Die Maßnahme ist wegen der straßennahen Lage der Gleise kompliziert. Am eigentlichen Bahnübergang sollen lediglich die bislang fehlenden Schranken eingebaut werden, darüber hinaus stehen keine größeren Baumaßnahmen im Gleisumfeld an. Weil aber der Bereich zwischen dem Übergang und der Ausfahrt zur Landesstraße zu kurz ist, um beispielsweise landwirtschaftliche Fahrzeuge mit Anhängern genügend Fläche zu bieten, und der Gleisverlauf nicht angetastet werden soll, wird nun die Landesstraße mehrere Meter in Richtung Osten in das kleine Waldstück verlegt, das dafür gerodet wird. Nur so kann nach Auffassung der Planer eine ausreichend lange Aufstellfläche hergestellt werden.
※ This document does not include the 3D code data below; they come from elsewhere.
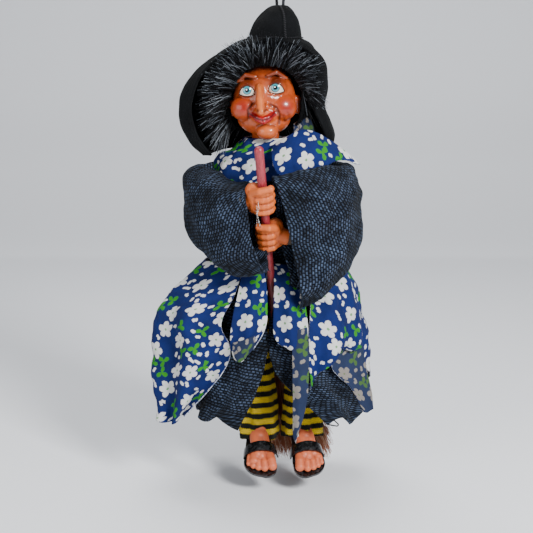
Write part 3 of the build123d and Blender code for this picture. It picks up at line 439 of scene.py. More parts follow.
rounds = [((-9, -1, -92), (18.2, 18.0, 20.5)), ((-9.2, -7, -103), (15.5, 10.5, 10)),
          ((-9.5, -13.5, -101), (9, 6.5, 5.5)), ((-7.4, -15.2, -110.2), (6.4, 5.4, 4.7)),
          ((-19.6, -11.5, -97.2), (8.9, 7.6, 7.6)), ((0.7, -11.5, -96.6), (8.9, 7.6, 8.2)),
          ((-18.4, -12.6, -86.8), 6.0), ((-2.0, -12.6, -85.4), 6.0)]
skull = [(middle, middle, size, size) for middle, size in rounds]
skull += [
         ((-14.2, -15.9, -79.2), (-19.6, -14.6, -78.2), 1.2, 1.4),
         ((-19.6, -14.6, -78.2), (-24.4, -10.6, -82.0), 1.4, 1.0),
         ((-7.0, -16.0, -78.4), (-2.2, -15.1, -76.6), 1.2, 1.4),
         ((-2.2, -15.1, -76.6), (3.6, -11.5, -80.0), 1.4, 1.0),
         ((-11.8, -17.0, -85.0), (-11.6, -22.6, -91.5), 2.3, 2.6),
         ((-11.6, -22.6, -91.5), (-10.9, -26.6, -98.4), 2.6, 2.3),
         ((-14.0, -20.2, -95.4), (-14.0, -20.2, -95.4), 2.1, 2.1),
         ((-7.6, -20.2, -95.8), (-7.6, -20.2, -95.8), 2.1, 2.1),
         ((-27.6, -2.6, -95.0), (-28.2, -2.6, -100.5), 2.6, 1.9),
         ((9.8, -2.6, -92.5), (10.2, -2.6, -99.0), 2.7, 1.9),
         ((-8.4, 1.0, -108), (-8.4, 1.5, -114), 8.5, 8.0)]
upper_lip = [Vector(p) for p in ((-16.2, -17.8, -100.6), (-13.0, -20.6, -101.9), (-9.8, -21.6, -102.6),
                                 (-6.4, -20.6, -101.6), (-3.6, -17.8, -99.9))]
lower_lip = [Vector(p) for p in ((-13.6, -19.6, -102.8), (-9.6, -21.4, -104.6), (-5.6, -19.6, -102.4))]
grin = [Vector((x, 0, z)) for x, z in ((-17.6, -99.8), (-13.4, -102.4), (-9.8, -103.5), (-6.0, -102.1),
                                       (-2.4, -98.9))]
skull += [(a, b, 1.15, 1.15) for a, b in zip(upper_lip, upper_lip[1:])]
skull += [(a, b, 1.45, 1.45) for a, b in zip(lower_lip, lower_lip[1:])]
creases = [([(-15.4, -94.2), (-18.4, -97.4), (-18.0, -102.6)], 0.75),
           ([(-6.0, -94.6), (-2.2, -96.6), (-0.4, -100.6), (-0.6, -105.5)], 0.8),
           ([(1.6, -101.0), (2.6, -104.6)], 0.45), ([(4.4, -99.6), (5.4, -103.2)], 0.35),
           ([(-12.6, -107.0), (-8.0, -105.9), (-3.4, -106.8)], 0.55),
           ([(-24.0, -103.5), (-21.0, -106.0)], 0.35), ([(-14.4, -100.2), (-17.6, -100.4)], 0.35),
           ([(-5.2, -99.6), (-2.6, -98.7)], 0.35), ([(-14.0, -79.0), (-9.0, -79.8), (-5.0, -78.6)], 0.3),
           ([(-12.2, -76.6), (-7.0, -76.4)], 0.25), ([(-22.8, -90.4), (-19.0, -91.6), (-15.2, -90.6)], 0.2),
           ([(-6.4, -89.4), (-2.6, -90.2), (2.0, -88.8)], 0.2)]
eyes = [(-18.6, -87.1, -18.9, -86.6), (-2.3, -85.6, -2.8, -85.2)]
lid_outline = [(-4.7, -1.7), (-3.9, 0.9), (-1.9, 2.7), (0.6, 3.0), (3.0, 1.5), (4.6, -1.5), (2.4, -2.6),
               (-0.6, -3.0), (-3.2, -2.6)]
lid_line = [(p.x, p.y) for p in through([(x, z, 0) for x, z in lid_outline], 40, closed=True)]


def inside_lids(x, z):
    """Whether an offset from the middle of an eye lies between its lids."""
    within = False
    for (ax, az), (bx, bz) in zip(lid_line, lid_line[1:] + lid_line[:1]):
        if (az > z) != (bz > z) and x < (bx - ax) * (z - az) / (bz - az) + ax:
            within = not within
    return within


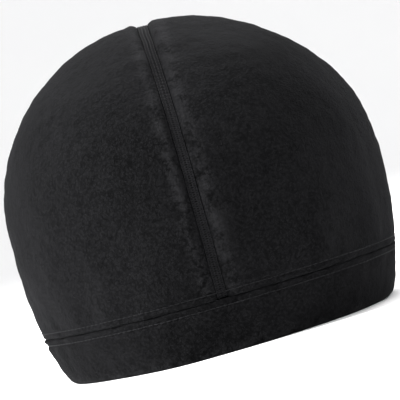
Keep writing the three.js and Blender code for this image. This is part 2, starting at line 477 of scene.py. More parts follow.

Die Maßnahme wird allerdings nicht nur wegen der nötigen Sperrung kritisiert, sondern auch, weil der Straßenabschnitt erst vor wenigen Monaten neu asphaltiert wurde (RNZ berichtete) und nun auf Dutzende Meter Länge abgerissen werden soll. Diese "Verschwendung von Steuergeldern" ist bereits Thema in den Sozialen Netzwerken.
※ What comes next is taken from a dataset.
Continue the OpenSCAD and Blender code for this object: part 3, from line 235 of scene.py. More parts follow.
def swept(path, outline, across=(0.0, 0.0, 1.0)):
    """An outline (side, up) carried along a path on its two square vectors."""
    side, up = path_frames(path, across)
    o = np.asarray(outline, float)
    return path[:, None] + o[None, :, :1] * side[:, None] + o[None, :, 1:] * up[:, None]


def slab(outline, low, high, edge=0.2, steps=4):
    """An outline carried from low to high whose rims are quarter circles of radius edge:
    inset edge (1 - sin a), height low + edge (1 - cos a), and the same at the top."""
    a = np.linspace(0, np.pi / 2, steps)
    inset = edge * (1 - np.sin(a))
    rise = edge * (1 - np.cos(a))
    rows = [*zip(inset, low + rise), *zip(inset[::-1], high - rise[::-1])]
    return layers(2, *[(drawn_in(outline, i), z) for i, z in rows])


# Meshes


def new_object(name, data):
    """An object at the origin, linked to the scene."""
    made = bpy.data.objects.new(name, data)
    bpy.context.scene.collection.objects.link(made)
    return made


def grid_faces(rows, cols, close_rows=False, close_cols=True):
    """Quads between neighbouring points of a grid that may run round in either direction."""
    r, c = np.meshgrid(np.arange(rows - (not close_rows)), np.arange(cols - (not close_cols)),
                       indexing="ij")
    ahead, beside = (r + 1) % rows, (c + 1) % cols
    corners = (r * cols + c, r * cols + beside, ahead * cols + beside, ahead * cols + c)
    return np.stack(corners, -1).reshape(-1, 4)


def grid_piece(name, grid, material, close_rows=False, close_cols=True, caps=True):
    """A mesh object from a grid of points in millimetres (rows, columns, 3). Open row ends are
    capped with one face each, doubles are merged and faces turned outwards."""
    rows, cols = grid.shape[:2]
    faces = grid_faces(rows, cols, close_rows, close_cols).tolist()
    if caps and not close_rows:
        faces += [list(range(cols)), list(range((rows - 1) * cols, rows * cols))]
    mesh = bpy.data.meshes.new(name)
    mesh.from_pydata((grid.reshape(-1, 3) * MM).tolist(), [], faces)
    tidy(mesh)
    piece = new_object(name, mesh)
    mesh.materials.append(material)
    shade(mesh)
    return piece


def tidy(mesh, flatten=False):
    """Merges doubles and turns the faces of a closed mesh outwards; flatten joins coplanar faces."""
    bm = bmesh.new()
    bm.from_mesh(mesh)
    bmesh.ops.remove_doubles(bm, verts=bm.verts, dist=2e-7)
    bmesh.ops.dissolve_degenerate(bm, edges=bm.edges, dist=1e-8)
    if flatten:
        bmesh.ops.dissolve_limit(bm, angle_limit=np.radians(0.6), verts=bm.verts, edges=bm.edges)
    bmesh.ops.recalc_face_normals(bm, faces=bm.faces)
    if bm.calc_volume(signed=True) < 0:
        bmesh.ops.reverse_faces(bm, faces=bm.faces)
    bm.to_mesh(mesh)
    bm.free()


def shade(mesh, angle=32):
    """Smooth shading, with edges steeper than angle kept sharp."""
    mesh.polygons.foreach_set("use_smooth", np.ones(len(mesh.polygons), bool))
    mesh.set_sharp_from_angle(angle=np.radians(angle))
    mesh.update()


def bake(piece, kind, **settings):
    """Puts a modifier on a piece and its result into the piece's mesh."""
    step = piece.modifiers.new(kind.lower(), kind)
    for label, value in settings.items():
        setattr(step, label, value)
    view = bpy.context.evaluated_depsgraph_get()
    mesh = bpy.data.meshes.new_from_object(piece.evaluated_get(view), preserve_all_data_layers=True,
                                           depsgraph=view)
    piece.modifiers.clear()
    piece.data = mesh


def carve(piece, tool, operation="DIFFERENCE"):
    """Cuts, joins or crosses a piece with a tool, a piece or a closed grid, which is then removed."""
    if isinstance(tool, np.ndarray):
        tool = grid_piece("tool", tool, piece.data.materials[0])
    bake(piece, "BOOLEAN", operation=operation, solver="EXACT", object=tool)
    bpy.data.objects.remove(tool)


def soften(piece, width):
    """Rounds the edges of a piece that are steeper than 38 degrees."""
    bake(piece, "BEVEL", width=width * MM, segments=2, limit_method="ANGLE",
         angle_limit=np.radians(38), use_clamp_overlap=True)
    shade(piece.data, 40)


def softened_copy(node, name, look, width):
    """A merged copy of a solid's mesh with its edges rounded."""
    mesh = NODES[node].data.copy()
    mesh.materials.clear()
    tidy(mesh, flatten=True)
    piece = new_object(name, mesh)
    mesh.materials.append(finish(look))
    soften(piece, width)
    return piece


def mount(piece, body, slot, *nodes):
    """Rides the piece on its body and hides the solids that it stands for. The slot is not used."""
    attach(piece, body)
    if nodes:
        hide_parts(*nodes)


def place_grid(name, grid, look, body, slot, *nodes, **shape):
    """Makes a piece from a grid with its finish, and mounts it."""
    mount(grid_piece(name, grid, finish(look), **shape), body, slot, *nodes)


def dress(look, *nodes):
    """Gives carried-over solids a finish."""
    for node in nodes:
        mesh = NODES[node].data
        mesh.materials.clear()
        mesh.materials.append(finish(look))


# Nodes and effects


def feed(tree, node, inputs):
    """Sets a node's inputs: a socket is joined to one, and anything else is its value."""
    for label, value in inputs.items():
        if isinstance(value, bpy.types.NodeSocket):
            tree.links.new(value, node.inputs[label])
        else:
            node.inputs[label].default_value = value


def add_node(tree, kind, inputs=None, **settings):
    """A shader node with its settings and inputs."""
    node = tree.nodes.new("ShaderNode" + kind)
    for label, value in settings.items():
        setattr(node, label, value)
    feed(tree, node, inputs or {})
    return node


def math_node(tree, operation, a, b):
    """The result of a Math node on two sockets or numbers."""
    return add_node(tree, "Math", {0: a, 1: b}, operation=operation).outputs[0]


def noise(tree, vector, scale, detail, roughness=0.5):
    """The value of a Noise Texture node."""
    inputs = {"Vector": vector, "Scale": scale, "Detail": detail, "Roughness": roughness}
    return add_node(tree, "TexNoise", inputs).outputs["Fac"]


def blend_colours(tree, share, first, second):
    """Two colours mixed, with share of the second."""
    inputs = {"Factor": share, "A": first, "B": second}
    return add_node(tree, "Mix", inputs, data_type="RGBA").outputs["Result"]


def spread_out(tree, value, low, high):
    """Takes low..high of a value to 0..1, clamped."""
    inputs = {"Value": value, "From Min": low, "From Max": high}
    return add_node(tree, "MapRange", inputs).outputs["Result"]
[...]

Das damals involvierte Regierungspräsidium Stuttgart ist nun bei der Verlegung der Straße im Auftrag des Landes Bauträger. Schwer zu verstehen ist für manche überdies, dass das Land einerseits an der Gartenschau beteiligt ist und dort Millionen an Fördermitteln investiert hat, und nun andererseits mit der geplanten Baumaßnahme in Ittlingen das eigene Engagement in Eppingen torpediert.
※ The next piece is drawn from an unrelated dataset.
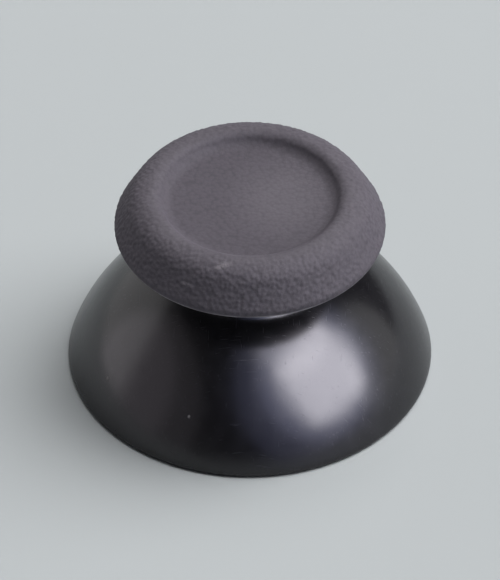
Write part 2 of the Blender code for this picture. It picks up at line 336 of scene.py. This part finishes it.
def body_outline():
    """Outline of the hard moulding, from the top of its disc down the outside and up into the socket."""
    land_top = SEAM_Z - SEAM_GAP
    land_foot = (SEAM_R, land_top - SEAM_LAND)
    points = [(0, DISC_TOP_Z)]
    points += fillet((0, DISC_TOP_Z), (DISC_R, DISC_TOP_Z), (DISC_R, land_top), DISC_ROUNDING)
    points.append((DISC_R, land_top))
    points += fillet((DISC_R, land_top), (SEAM_R, land_top), land_foot, LAND_ROUNDING, LAND_POINTS)

    # The flare touches the neck's fillet, which touches the sphere of the bell
    fillet_r = NECK_R + NECK_FILLET
    fillet_z = SPHERE_Z + math.sqrt((SPHERE_R + NECK_FILLET) ** 2 - fillet_r**2)
    away = math.atan2(land_foot[1] - fillet_z, land_foot[0] - fillet_r)
    distance = math.hypot(land_foot[0] - fillet_r, land_foot[1] - fillet_z)
    flare_touch = away + math.acos(NECK_FILLET / distance)
    sphere_touch = math.atan2(fillet_z - SPHERE_Z, fillet_r)
    neck = arc((fillet_r, fillet_z), NECK_FILLET, flare_touch, math.pi + sphere_touch, NECK_POINTS)
    points += fillet((SEAM_R, land_top), land_foot, neck[0], LAND_ROUNDING, LAND_POINTS)
    points += straight(points[-1], neck[0], FLARE_POINTS)
    points += neck
    lip_angle = math.asin((LIP_HEIGHT - SPHERE_Z) / SPHERE_R)
    points += arc((0, SPHERE_Z), SPHERE_R, sphere_touch, lip_angle, BELL_POINTS)[1:]

    # Rim, then the inside of the bell, closest where the ribs run out
    points += fillet((BELL_R, LIP_HEIGHT), (BELL_R, 0), (0, 0), RIM_ROUNDING)
    points += fillet((BELL_R, 0), (FOOT_R, 0), (FOOT_R, LIP_HEIGHT), RIM_ROUNDING)
    end_angle = math.atan2(RIB_END_Z - SPHERE_Z, RIB_END_R)
    foot_angle = math.atan2(RIM_ROUNDING - SPHERE_Z, FOOT_R)
    points += arc((0, SPHERE_Z), INNER_R, foot_angle, end_angle, FOOT_POINTS)[1:]

    # Up to the hub's ring and down its outside to its end face
    ceiling = (RING_R, inner_height(RING_R))
    beyond = RING_R + HUB_FILLET_SIDE
    ceiling_side = (beyond, inner_height(beyond))
    corner = fillet(ceiling_side, ceiling, (RING_R, HUB_END_Z), HUB_FILLET)
    corner_angle = math.atan2(corner[0][1] - SPHERE_Z, corner[0][0])
    points += arc((0, SPHERE_Z), INNER_R, end_angle, corner_angle, CEILING_POINTS)[1:-1]
    points += corner
    points += [(RING_R, RIB_CREST_Z), (RING_R, HUB_END_Z), (POCKET_R, HUB_END_Z), (BOSS_R, HUB_END_Z)]

    # Chamfer, wall and top of the socket
    points.append((SOCKET_R + SOCKET_CHAMFER, HUB_END_Z))
    points.append((SOCKET_R, HUB_END_Z + SOCKET_CHAMFER))
    points += [(SOCKET_R, SOCKET_TOP_Z), (0, SOCKET_TOP_Z)]
    return points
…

Gleichwohl ist ein sicherer Bahnübergang für Bürgermeister Kohlenberger unabdingbar. Mehrfach ist es hier zu brenzlichen Situationen gekommen – und auch zu Unfällen. Zuletzt hatte außerdem einen Tag vor Weihnachten ein Unfall an einem anderen Bahnübergang in Ittlingen daran erinnert, was passieren könnte, wenn ein Gespann oder ein Lastwagen ins Gleisbett ragt. Beim damaligen Zusammenstoße der Stadtbahn mit einem Lkw am Übergang "Reihener Straße" wurde zwar niemand verletzt, es hätte aber auch ganz anders ausgehen können.
Schon Kohlenbergers Amtsvorgänger Achim Heck und der damalige Gemeinderat hatten sich mit dem Thema herumgeschlagen, allerdings war damals die Gesetzesgrundlage noch eine andere, und die Gemeinde hätte ein größeres Mitspracherecht gehabt. Nun aber ist insbesondere Eppingen bei einer möglichen Verschiebung der Baumaßnahme auf das Entgegenkommen der zwei nicht unbedingt als beweglich geltenden "Riesen" Bahn und Land angewiesen, und OB Holaschke macht ausdrücklich darauf aufmerksam, dass "der Rhein-Neckar-Raum einer der wichtigsten Märkte für unsere Großveranstaltung ist". Von diesem Raum abgehängt zu werden – sei es hinsichtlich der Bahn, mit der voraussichtlich ein Viertel der Gartenschaubesucher anreisen wird, oder dem Individualverkehr per Auto – wäre aus Sicht Eppingens eine Katastrophe. Bürgermeister Kohlenberger vermutet wohl nicht zu Unrecht, dass ein weiteres Treffen nötig sein wird, um eine für alle tragbare Lösung zu finden.